Recent conferences have addressed ancient nomadism, but the chronological and regional scope of the 2008 Oriental Institute Symposium will be much more specific. This conference therefore offers a unique opportunity to set an agenda for the study of ancient Near Eastern nomadism from an integrated archaeological, historical, and anthropological perspective. The first step will be to assess the current state of research on ancient pastoral nomadic and tribal interactions, and reach a consensus about the use and misuse of data and terminology in discussing and studying ancient pastoral nomadism. Once a common framework is established, we can begin to address new theoretical and methodological approaches to the lingering questions of tribe-state interactions: How do economic, social, ecological, or political factors intersect and feed back to determine or alter mechanisms of tribe-state interactions? How do encounters between tribes and rural villagers differ from the confrontation of tribes and urban authorities? Under what circumstances are the social and political organization of tribes and states compatible or incompatible? What role does nomadization/sedentarization play in the growth and collapse of states? Can our analysis accommodate individual agency in addition to braoder factors influencing tribe-state dynamics? What’s the best way to interpret references (or the absence of references) by urban sources to tribes or nomads?

A central aim of the conference is thus to equip scholars to apply the diverse techniques of various fields and various regions of the Near East to their own work. This will also be a forum in which participants can gather feedback on research from peers in their own discipline and from an outside perspective. The publication of the conference volume in the Oriental Institute Seminar Series will proceed according to the same goals: to advance a broad interdisciplinary approach to issues of nomadism and tribe-state encounters in the ancient Near East.

Format

The 2-day conference will be organized with those goals in mind. To facilitate cross-disciplinary exchange, sessions will cover broad theoretical issues, rather than matters of specific methodology or chronology. Thematic sessions will explore the characteristics of ancient pastoral nomadism, tribes, and tribe-state relations in terms of the economy of pastoralism; the social impact of mobility; the mechanisms of interaction and integration between nomads and sedentary urban or rural communities; the unique political and social circumstances of tribes, and how tribes differed from early states or other communal entities. Additional sessions on methods will focus on how best to tease out information about ancient nomads and nomadism from the material, textual, and ethnographic record. These theoretical/methodological discussions will alternate with case studies from various periods and regions.

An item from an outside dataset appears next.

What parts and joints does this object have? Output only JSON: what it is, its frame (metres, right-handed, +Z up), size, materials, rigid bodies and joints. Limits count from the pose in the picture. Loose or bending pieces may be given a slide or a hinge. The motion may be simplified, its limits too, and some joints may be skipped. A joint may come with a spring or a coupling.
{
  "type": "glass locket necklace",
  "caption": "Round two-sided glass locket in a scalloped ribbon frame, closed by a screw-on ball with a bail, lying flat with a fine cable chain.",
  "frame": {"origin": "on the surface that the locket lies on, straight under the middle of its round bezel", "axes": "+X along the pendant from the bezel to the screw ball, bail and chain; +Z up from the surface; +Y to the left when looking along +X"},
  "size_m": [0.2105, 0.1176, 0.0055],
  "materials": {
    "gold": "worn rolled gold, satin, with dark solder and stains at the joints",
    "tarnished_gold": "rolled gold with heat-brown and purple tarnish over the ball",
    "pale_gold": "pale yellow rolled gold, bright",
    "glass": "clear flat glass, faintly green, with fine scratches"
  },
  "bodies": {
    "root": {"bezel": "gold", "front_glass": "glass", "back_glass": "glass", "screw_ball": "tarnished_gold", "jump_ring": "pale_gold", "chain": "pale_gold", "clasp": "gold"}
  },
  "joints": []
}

The emphasis of the conference will be as much on discussion and debate as on the presentations themselves. Papers will be circulated among participants in advance of the conference and there will be ample opportunity for response to and discussion. Those discussions should inform the final versions of the papers that will be published in the Oriental Institute Seminar Series.

Paper Titles & Abstracts

Abbas Alizadeh (Oriental Institute, University of Chicago)
Prehistoric Mobile Pastoralism in Southwestern Iran: “Enclosed” or Enclosing Nomadism

Archaeological reconstructions and interpretations of the origins and development of early state organizations and nomadic-sedentary relations during the 5th to the 3rd millennia B.C. in southwestern Iran have primarily been viewed and discussed from the perspective of sedentary farmers and urban centers. Implicit in such models are assumptions of asymmetric power relationships in which nomads are subservient, as exemplified in Lattimore’s and especially Rowton’s concept of “enclosed nomadism,” where pastoralists were encapsulated within the sphere of urban civilization. This unidirectional view of political economy also derives from an over-dependence on the skewed and biased ancient literature and 20th century ethnographic views of nomads in relation to powerful nation states.

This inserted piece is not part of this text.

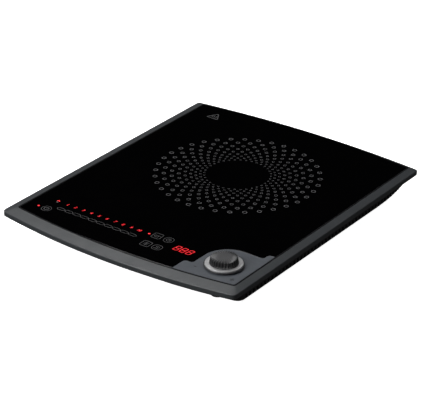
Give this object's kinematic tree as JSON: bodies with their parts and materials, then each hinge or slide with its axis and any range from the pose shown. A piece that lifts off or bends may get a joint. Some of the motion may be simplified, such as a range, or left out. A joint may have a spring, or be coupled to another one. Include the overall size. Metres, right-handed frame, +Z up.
{
  "type": "portable induction hob",
  "caption": "Flat tabletop hob: black glass plate in a bowed frame, touch keys, red display, rotary dial, vented base with coil, fan and boards inside, rubber feet.",
  "frame": {"origin": "on the surface that the feet stand on, under the centre of the outline", "axes": "+X to the right along the front, +Y from the front (controls) to the back, +Z up"},
  "size_m": [0.3214, 0.4002, 0.0578],
  "materials": {
    "frame_plastic": "fine satin moulded, anthracite",
    "tub_plastic": "moulded, black",
    "black_glass": "polished black glass ceramic, printed",
    "panel_plastic": "satin moulded, blue grey",
    "knob_plastic": "satin moulded, dark grey",
    "satin_metal": "satin",
    "black_rubber": "moulded, black",
    "zinc_steel": "zinc plated",
    "circuit_board": "solder mask, green",
    "copper": "enamelled copper wire",
    "mica": "pressed mica sheet",
    "ferrite": "sintered, unpolished",
    "aluminium": "extruded, bare",
    "moulded_black": "moulded, black",
    "white_plastic": "moulded, heat resistant, off white",
    "film_yellow": "wrapped film, yellow",
    "red_lens": "tinted lens over light emitting diodes"
  },
  "bodies": {
    "casing": {"base_tub": "tub_plastic", "top_frame": "frame_plastic", "glass_top": "black_glass", "glass_gasket": "black_rubber", "knob_panel": "panel_plastic", "encoder_body": "zinc_steel", "encoder_board": "circuit_board", "encoder_screw_1": "zinc_steel", "encoder_screw_2": "zinc_steel", "control_board": "circuit_board", "display_bracket": "moulded_black", "display_module": "red_lens", "digit_light_guide": "red_lens", "touch_film": "film_yellow", "bracket_screw_1": "zinc_steel", "bracket_screw_2": "zinc_steel", "induction_coil": "copper", "coil_carrier": "white_plastic", "mica_sheet": "mica", "sensor_holder": "white_plastic", "power_board": "circuit_board", "heat_sink": "aluminium", "power_transistor": "moulded_black", "bridge_rectifier": "moulded_black", "resonant_capacitor": "film_yellow", "smoothing_capacitor": "film_yellow", "standby_transformer": "film_yellow", "terminal_block": "white_plastic", "choke_ring": "copper", "mains_fuse": "white_plastic", "fan_housing": "moulded_black", "cord_inlet": "black_rubber", "cord_clamp": "white_plastic", "clamp_screw_1": "zinc_steel", "clamp_screw_2": "zinc_steel", "ferrite_bar_1": "ferrite", "ferrite_bar_2": "ferrite", "ferrite_bar_3": "ferrite", "ferrite_bar_4": "ferrite", "ferrite_bar_5": "ferrite", "ferrite_bar_6": "ferrite", "case_screw_1": "zinc_steel", "case_screw_2": "zinc_steel", "case_screw_3": "zinc_steel", "case_screw_4": "zinc_steel", "case_screw_5": "zinc_steel", "case_screw_6": "zinc_steel", "carrier_screw_1": "zinc_steel", "carrier_screw_2": "zinc_steel", "carrier_screw_3": "zinc_steel", "rubber_foot_1": "black_rubber", "rubber_foot_2": "black_rubber", "rubber_foot_3": "black_rubber", "rubber_foot_4": "black_rubber"},
    "dial": {"dial_knob": "knob_plastic", "knob_skirt": "satin_metal", "encoder_shaft": "satin_metal"},
    "fan": {"fan_rotor": "moulded_black", "fan_shaft": "satin_metal"}
  },
  "joints": [
    {"name": "dial_turn", "type": "hinge", "parent": "casing", "child": "dial", "pos_m": [0.116, -0.14155, 0.05], "axis": [0, 0, 1], "continuous": true},
    {"name": "fan_spin", "type": "hinge", "parent": "casing", "child": "fan", "pos_m": [-0.0757, -0.08105, 0.018], "axis": [0, 0, 1], "continuous": true}
  ]
}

Two case studies, one from the highlands and the other from the lowlands may shed light on this problem. The Bakun A (ca. 4500–4200 B.C.) case study is an appropriate example of how drastically socioeconomic and cultural reconstruction of a site may differ from the conventional view if we consider ancient nomads of southwestern Iran not as dependents of the settled farmers, but as a discrete, yet integrated part of a fluid society that includes both the mobile and the sedentary segments, and that whose ruling elite might be drawn from both. The second case study is the model proposed for the formation of the early state in Susiana during the 4th millennium B.C., where mobile pastoralists’ role is considered marginal.

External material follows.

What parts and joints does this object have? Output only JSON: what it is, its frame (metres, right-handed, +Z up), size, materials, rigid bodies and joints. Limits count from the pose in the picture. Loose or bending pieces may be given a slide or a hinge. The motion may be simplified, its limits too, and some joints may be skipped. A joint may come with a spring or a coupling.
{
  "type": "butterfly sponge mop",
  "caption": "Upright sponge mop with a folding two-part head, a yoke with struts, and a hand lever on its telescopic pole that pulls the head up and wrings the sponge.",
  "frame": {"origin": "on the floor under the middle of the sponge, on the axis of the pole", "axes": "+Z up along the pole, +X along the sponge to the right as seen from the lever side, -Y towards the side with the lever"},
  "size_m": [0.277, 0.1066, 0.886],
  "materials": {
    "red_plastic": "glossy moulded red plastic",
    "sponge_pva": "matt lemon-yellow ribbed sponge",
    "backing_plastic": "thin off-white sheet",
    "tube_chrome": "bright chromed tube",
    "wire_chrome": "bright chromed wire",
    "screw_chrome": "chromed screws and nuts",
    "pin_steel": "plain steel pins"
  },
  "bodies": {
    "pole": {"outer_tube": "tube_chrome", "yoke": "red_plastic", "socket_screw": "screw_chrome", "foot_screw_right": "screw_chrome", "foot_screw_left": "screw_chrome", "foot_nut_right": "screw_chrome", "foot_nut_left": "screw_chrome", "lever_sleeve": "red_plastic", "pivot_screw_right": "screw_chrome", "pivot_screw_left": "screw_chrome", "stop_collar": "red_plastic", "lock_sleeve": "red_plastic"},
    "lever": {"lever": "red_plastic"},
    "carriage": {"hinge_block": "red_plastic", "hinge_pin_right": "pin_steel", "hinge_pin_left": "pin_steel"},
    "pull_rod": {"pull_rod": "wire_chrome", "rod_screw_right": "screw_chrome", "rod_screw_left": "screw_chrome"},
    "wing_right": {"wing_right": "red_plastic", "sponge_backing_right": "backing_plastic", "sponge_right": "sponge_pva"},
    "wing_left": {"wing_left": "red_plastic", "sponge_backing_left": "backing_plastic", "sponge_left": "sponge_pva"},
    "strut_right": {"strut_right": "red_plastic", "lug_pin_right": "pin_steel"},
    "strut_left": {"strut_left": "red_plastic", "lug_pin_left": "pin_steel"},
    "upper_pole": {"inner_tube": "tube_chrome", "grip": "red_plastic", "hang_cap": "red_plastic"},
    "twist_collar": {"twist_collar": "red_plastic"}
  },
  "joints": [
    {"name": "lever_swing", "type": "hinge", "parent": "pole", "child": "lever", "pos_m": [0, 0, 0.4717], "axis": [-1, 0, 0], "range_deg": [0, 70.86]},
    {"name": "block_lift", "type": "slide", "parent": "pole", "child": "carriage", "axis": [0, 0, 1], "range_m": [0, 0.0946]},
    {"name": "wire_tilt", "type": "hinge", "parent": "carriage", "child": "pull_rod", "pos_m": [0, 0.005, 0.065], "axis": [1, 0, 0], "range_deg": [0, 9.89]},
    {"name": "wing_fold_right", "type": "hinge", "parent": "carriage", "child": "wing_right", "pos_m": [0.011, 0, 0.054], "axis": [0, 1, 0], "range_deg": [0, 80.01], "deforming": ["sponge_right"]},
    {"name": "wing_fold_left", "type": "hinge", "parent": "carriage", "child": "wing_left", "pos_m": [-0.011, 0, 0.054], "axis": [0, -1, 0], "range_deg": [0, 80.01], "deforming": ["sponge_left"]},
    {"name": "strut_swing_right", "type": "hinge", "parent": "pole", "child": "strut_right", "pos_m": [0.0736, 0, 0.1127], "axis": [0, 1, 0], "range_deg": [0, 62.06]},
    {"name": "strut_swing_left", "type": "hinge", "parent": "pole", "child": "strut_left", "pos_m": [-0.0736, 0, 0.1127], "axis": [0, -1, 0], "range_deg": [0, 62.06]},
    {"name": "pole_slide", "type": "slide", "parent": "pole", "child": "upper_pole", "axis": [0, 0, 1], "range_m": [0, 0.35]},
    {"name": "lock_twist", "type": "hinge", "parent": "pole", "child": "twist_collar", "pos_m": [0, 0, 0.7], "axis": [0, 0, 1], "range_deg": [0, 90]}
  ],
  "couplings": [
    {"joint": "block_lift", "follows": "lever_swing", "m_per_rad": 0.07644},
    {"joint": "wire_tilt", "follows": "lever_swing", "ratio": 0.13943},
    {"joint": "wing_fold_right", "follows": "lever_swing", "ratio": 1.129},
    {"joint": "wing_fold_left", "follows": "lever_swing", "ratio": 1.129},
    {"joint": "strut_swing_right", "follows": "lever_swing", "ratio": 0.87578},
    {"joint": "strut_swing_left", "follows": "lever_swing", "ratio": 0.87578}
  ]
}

Undoubtedly, the sedentary, urban approach in reconstructing cultural developments and trajectory of regions with substantial nomadic population has generated significant insights into the life of late prehistoric communities in southwestern Iran. Nevertheless, minimizing the role of nomadic agency in southwestern Iran has left some outstanding questions that either resist resolution or satisfactory answers, such as the major shifting settlement patterns, periodic settlement abandonment, the complete “breakdown” of the settlement system at the end of the 4th millennium B.C., the relation between periodic settlement changes in the lowlands and the appearance and disappearance of the isolated nomadic cemeteries in the highlands, and the Proto-Elamite characteristics of the 3rd millennium B.C., to name a few.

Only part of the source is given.